● Task to carry out: Keep only the lines of the listing that include the word "this", and copy them.

━━━ Data to use ━━━

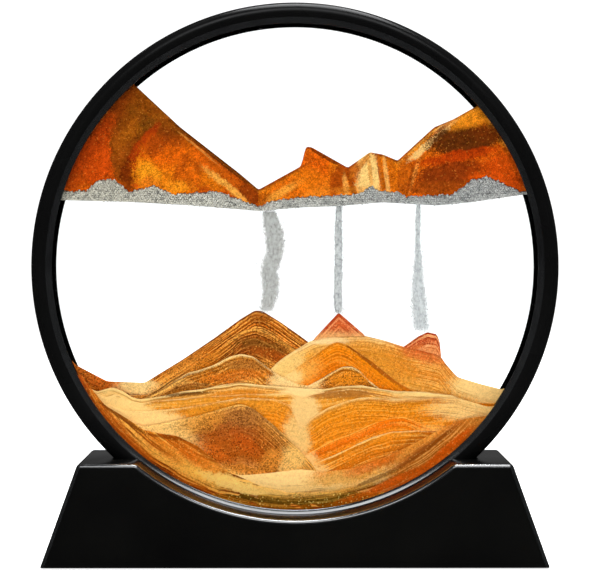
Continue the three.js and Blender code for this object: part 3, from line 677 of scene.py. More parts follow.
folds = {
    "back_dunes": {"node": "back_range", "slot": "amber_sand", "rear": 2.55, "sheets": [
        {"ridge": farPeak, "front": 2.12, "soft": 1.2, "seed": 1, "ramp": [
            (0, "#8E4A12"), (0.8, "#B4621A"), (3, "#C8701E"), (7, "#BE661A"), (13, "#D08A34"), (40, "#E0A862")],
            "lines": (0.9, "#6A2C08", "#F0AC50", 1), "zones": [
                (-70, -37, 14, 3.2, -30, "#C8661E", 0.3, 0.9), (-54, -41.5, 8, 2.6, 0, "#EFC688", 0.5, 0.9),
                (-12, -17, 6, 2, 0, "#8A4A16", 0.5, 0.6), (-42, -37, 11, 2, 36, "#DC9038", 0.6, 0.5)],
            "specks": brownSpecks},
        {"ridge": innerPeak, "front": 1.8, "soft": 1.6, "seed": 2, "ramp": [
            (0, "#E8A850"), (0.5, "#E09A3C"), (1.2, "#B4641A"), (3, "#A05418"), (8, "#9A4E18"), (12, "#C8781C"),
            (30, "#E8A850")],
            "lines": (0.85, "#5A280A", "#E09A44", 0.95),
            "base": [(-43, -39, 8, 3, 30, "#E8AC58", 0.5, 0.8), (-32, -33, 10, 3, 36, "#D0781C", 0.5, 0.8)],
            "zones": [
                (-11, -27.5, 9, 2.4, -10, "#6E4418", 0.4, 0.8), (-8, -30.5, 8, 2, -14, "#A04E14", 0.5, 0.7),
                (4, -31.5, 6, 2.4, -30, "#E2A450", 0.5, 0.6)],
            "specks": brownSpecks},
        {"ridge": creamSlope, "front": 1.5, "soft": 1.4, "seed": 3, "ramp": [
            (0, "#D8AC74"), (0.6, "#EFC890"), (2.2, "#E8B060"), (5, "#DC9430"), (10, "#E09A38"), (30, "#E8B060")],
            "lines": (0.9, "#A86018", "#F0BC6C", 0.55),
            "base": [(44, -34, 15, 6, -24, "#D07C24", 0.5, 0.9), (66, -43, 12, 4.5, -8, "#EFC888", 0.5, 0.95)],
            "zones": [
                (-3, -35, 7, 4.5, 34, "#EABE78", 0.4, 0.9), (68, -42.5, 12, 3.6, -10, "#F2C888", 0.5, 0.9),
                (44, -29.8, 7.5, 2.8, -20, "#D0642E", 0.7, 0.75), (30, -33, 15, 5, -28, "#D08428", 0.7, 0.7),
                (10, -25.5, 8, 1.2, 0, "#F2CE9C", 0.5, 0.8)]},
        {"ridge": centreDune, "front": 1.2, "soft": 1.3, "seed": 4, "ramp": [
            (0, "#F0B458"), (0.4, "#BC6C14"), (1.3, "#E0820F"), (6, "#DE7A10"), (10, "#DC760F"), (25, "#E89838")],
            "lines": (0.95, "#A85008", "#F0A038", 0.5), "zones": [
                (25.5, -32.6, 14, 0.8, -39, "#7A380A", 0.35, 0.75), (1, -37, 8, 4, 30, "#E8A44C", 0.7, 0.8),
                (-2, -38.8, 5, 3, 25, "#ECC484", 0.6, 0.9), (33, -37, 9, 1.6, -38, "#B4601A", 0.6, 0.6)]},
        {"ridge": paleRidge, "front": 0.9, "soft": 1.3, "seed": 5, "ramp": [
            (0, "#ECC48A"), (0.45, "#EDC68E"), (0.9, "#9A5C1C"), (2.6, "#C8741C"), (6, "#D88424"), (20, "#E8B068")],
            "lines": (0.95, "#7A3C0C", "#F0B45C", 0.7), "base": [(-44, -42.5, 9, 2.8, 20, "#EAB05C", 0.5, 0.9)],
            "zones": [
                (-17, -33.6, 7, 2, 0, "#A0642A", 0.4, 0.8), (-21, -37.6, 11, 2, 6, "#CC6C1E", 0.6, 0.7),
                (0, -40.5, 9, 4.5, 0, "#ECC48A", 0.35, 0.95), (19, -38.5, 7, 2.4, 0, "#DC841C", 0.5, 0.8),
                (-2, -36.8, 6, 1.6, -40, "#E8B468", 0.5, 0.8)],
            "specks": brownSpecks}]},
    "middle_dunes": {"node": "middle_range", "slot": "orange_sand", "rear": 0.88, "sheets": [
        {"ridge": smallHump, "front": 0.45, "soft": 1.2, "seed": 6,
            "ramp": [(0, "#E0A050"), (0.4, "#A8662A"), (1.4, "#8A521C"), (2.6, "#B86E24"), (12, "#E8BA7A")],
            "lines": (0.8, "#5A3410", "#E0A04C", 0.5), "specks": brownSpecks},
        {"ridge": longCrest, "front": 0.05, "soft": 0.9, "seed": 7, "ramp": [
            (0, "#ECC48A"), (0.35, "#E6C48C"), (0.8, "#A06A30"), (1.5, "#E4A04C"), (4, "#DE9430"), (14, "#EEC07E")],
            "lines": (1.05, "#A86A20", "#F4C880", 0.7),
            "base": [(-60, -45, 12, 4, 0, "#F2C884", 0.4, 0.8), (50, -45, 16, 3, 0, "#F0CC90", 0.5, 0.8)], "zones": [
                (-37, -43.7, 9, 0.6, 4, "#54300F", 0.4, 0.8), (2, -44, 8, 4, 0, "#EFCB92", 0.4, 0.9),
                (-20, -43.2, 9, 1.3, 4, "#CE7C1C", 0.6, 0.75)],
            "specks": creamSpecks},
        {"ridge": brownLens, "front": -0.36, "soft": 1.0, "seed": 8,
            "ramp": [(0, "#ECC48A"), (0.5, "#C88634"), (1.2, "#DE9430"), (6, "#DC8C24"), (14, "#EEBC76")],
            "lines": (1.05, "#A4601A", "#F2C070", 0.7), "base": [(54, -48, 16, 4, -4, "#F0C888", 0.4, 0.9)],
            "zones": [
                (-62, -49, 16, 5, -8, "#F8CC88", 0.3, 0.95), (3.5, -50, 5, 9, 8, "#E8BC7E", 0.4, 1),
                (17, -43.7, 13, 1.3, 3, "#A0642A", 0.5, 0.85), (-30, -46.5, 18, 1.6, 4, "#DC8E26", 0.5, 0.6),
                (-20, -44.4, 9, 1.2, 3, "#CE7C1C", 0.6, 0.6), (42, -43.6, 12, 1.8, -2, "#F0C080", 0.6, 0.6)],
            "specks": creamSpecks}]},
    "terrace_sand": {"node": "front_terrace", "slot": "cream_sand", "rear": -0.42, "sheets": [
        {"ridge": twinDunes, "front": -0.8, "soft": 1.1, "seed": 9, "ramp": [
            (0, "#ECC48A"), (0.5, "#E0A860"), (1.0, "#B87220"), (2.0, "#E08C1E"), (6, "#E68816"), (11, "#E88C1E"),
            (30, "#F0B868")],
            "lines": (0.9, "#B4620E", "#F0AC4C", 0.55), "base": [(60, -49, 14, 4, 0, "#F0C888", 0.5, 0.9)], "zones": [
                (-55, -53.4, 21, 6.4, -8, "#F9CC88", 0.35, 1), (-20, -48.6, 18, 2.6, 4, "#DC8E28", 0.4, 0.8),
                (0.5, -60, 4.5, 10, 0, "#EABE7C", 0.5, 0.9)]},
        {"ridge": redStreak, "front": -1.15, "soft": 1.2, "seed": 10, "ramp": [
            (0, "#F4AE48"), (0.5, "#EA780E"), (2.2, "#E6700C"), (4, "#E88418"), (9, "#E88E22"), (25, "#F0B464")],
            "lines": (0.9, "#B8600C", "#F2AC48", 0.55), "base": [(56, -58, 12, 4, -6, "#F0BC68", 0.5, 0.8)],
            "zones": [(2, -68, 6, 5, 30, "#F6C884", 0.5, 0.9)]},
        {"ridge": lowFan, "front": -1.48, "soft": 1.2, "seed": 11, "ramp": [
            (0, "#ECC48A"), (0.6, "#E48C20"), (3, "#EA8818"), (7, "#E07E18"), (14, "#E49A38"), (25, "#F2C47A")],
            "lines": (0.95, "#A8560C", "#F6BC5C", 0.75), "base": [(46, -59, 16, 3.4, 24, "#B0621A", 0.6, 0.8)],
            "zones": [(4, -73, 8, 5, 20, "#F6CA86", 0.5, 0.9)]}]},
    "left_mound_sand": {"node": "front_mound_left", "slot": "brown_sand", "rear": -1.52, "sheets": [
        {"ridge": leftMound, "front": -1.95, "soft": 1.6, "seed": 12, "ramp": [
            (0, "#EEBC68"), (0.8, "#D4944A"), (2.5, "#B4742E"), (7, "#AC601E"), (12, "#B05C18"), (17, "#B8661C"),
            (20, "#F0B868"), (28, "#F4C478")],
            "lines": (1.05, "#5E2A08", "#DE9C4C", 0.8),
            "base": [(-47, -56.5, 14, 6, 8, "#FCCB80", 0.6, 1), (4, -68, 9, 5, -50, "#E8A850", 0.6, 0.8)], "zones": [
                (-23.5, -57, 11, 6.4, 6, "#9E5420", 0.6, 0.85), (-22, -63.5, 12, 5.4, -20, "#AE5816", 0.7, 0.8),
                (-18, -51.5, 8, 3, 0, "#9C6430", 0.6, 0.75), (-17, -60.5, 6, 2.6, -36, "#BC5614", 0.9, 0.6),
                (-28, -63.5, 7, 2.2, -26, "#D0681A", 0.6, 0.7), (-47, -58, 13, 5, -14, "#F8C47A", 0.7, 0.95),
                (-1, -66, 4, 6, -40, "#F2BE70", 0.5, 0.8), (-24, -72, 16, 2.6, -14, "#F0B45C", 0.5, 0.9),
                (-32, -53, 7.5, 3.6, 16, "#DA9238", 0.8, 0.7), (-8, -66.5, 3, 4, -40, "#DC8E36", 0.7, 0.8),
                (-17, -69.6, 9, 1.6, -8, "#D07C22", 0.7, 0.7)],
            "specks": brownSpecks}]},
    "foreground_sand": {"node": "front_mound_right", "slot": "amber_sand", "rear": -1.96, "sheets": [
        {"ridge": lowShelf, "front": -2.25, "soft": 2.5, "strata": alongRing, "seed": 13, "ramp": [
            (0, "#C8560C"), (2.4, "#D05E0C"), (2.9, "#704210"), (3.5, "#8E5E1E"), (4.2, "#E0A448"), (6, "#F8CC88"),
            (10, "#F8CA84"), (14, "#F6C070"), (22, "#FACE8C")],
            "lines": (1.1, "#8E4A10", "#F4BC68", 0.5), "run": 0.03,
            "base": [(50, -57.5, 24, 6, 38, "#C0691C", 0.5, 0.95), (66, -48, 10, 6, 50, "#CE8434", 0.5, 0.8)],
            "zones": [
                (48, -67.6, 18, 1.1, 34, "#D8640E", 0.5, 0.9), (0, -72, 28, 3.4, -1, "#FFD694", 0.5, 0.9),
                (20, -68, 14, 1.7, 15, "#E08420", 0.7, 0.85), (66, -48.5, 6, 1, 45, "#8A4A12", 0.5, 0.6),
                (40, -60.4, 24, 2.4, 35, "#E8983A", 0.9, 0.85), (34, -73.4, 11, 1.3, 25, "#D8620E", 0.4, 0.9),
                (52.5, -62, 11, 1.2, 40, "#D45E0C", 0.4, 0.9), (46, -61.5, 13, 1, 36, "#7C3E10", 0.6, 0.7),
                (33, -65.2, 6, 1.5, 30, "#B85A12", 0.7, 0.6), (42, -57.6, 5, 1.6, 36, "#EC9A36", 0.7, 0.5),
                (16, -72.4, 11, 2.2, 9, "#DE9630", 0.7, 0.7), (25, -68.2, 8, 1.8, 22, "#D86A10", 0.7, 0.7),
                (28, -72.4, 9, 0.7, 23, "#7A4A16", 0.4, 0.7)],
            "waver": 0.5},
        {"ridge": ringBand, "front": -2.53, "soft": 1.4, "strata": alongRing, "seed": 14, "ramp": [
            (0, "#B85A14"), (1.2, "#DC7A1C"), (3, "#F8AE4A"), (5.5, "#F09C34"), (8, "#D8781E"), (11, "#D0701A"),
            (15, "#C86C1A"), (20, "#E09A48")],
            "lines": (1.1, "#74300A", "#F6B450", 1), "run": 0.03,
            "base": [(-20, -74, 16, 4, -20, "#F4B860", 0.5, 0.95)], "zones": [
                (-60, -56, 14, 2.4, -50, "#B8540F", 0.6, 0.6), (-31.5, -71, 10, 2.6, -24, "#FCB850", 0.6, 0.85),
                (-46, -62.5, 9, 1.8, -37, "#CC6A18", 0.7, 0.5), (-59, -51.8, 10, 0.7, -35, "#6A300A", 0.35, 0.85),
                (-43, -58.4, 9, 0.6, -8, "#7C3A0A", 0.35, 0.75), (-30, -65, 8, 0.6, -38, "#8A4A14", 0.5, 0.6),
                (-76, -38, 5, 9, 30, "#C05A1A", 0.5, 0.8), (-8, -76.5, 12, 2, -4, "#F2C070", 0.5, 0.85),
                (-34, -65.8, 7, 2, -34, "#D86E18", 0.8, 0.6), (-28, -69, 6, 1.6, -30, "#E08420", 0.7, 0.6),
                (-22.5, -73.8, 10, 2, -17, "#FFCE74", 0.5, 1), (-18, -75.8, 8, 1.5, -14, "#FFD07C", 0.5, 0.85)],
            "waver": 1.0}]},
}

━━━
━━━ Data to use ━━━

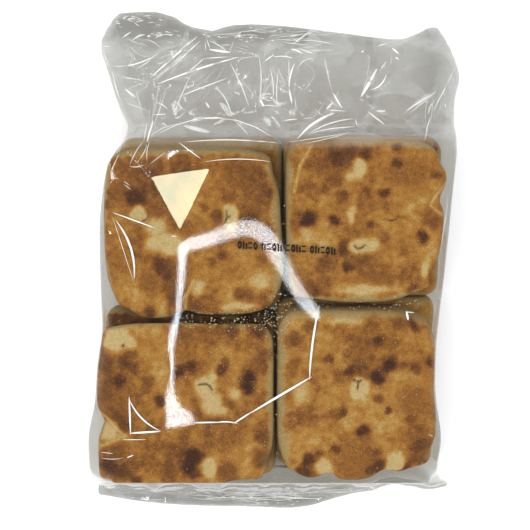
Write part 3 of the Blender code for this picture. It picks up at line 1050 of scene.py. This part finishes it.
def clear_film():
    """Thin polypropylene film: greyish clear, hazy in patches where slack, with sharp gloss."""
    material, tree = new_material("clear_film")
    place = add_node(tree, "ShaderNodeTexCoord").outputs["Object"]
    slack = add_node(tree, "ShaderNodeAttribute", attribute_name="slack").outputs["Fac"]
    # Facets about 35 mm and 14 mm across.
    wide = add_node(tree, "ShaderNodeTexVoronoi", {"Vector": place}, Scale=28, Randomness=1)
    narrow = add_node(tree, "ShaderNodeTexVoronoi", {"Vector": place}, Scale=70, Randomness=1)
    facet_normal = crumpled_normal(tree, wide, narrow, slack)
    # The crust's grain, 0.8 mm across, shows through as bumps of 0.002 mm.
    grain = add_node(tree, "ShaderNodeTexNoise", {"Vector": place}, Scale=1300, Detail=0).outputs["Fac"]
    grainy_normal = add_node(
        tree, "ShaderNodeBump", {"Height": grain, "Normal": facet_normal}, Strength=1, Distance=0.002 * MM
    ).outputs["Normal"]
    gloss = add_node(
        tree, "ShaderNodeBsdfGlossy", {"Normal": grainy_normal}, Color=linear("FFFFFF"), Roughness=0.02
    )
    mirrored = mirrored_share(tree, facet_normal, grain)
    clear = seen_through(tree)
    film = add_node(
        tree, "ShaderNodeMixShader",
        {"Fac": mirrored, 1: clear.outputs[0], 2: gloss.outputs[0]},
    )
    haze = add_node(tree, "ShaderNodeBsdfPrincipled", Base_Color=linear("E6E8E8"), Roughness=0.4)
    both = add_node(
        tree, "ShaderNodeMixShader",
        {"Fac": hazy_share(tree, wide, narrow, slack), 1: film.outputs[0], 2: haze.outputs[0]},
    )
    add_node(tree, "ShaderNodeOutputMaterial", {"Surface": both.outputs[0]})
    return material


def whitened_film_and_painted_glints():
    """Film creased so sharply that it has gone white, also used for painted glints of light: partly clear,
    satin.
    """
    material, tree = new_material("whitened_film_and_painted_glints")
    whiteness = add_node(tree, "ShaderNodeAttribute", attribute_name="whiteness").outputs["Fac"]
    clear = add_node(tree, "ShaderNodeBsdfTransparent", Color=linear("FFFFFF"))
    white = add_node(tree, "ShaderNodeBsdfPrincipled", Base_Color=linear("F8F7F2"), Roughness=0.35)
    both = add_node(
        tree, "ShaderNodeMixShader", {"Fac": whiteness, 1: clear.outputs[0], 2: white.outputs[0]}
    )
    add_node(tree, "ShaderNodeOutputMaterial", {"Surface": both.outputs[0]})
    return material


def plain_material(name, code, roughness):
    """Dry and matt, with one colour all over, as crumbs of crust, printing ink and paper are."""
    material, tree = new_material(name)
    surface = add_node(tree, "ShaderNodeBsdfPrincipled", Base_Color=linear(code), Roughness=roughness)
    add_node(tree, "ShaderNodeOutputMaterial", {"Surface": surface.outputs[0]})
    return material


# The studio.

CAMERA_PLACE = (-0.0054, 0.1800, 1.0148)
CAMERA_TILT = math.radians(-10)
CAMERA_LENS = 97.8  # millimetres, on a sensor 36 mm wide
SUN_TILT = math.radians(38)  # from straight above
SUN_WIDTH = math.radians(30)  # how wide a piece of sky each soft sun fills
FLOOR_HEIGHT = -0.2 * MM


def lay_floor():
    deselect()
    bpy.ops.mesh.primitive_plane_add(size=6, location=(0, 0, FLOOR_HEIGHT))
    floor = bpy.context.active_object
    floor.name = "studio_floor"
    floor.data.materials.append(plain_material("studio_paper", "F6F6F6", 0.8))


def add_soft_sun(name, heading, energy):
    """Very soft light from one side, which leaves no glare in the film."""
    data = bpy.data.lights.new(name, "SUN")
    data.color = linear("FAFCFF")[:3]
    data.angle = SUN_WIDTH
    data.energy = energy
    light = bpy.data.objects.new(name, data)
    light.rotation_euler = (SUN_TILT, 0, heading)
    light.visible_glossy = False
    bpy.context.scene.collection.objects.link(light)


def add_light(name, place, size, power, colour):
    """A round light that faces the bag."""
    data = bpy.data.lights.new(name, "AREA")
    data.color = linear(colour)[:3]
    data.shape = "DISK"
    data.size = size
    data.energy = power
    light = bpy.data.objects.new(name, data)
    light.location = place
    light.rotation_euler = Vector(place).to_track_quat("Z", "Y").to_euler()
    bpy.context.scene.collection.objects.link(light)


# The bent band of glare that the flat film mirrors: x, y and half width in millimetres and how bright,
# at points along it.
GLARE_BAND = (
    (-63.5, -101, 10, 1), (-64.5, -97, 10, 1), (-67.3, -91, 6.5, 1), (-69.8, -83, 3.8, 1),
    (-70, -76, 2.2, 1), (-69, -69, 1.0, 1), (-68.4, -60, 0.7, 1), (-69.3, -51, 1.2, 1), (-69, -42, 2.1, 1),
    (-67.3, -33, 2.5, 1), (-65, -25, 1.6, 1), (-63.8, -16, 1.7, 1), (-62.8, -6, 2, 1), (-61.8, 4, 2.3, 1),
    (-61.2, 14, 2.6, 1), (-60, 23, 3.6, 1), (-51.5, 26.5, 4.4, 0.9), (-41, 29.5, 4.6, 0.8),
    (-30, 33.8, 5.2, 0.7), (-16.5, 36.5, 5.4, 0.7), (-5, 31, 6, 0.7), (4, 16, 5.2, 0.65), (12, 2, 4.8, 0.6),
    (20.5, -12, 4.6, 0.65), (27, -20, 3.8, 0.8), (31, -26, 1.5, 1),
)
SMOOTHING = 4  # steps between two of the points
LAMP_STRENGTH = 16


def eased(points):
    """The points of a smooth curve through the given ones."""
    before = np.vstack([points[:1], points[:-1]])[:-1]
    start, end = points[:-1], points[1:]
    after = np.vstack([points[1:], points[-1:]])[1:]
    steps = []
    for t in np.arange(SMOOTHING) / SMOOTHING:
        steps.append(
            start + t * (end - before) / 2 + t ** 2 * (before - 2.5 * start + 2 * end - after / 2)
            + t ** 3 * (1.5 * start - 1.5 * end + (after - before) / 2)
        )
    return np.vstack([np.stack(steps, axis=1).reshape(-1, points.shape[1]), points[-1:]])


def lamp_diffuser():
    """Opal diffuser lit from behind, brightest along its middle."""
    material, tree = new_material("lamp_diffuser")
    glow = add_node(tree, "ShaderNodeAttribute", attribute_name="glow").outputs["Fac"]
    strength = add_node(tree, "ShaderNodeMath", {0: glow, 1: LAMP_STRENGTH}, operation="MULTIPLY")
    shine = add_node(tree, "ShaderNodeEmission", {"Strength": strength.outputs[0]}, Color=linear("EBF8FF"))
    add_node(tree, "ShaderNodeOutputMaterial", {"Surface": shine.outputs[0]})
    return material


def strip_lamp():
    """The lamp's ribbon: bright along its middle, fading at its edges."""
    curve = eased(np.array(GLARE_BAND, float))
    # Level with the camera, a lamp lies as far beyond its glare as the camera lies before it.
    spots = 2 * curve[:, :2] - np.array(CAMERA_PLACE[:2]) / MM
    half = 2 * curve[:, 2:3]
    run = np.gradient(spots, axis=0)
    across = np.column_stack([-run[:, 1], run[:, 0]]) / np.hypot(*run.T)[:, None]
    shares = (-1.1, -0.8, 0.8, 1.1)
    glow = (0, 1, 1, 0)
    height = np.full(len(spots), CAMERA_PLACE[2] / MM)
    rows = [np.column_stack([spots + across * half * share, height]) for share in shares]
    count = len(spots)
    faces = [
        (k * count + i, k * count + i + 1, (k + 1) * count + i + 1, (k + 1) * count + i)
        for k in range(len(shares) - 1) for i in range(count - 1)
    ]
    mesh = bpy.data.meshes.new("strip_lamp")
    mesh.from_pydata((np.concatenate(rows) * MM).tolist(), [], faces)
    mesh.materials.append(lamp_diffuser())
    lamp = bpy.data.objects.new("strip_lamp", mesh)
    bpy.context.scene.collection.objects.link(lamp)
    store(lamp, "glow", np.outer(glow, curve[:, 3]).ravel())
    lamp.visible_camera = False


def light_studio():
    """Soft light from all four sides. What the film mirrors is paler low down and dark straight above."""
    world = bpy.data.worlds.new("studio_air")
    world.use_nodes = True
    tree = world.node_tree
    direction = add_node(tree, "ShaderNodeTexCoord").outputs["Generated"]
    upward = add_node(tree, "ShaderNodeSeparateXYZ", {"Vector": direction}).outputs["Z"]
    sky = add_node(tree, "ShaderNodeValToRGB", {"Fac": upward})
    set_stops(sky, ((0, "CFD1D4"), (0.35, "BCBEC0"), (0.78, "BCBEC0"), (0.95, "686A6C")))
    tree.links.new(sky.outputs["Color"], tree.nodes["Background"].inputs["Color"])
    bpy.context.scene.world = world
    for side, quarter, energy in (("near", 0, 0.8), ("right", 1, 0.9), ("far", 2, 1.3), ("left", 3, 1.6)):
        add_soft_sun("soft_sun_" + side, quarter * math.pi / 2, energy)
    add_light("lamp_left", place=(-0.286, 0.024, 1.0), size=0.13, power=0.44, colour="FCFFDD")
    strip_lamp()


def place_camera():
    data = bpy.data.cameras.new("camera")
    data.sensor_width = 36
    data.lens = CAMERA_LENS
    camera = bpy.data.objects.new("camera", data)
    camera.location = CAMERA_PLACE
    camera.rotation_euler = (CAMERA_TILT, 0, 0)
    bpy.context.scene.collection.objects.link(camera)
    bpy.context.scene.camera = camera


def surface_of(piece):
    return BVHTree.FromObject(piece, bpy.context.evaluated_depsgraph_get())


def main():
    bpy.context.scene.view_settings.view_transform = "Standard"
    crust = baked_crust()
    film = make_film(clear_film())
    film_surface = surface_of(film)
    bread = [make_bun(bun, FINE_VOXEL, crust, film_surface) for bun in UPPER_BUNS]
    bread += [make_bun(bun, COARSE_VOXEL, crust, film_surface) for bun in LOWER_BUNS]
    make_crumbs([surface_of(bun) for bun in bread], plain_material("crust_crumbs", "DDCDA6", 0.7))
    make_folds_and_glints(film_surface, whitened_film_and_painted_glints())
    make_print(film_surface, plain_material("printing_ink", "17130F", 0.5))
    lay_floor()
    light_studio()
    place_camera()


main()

━━━

● The result:
Continue the three.js and Blender code for this object: part 3, from line 677 of scene.py. More parts follow.
Write part 3 of the Blender code for this picture. It picks up at line 1050 of scene.py. This part finishes it.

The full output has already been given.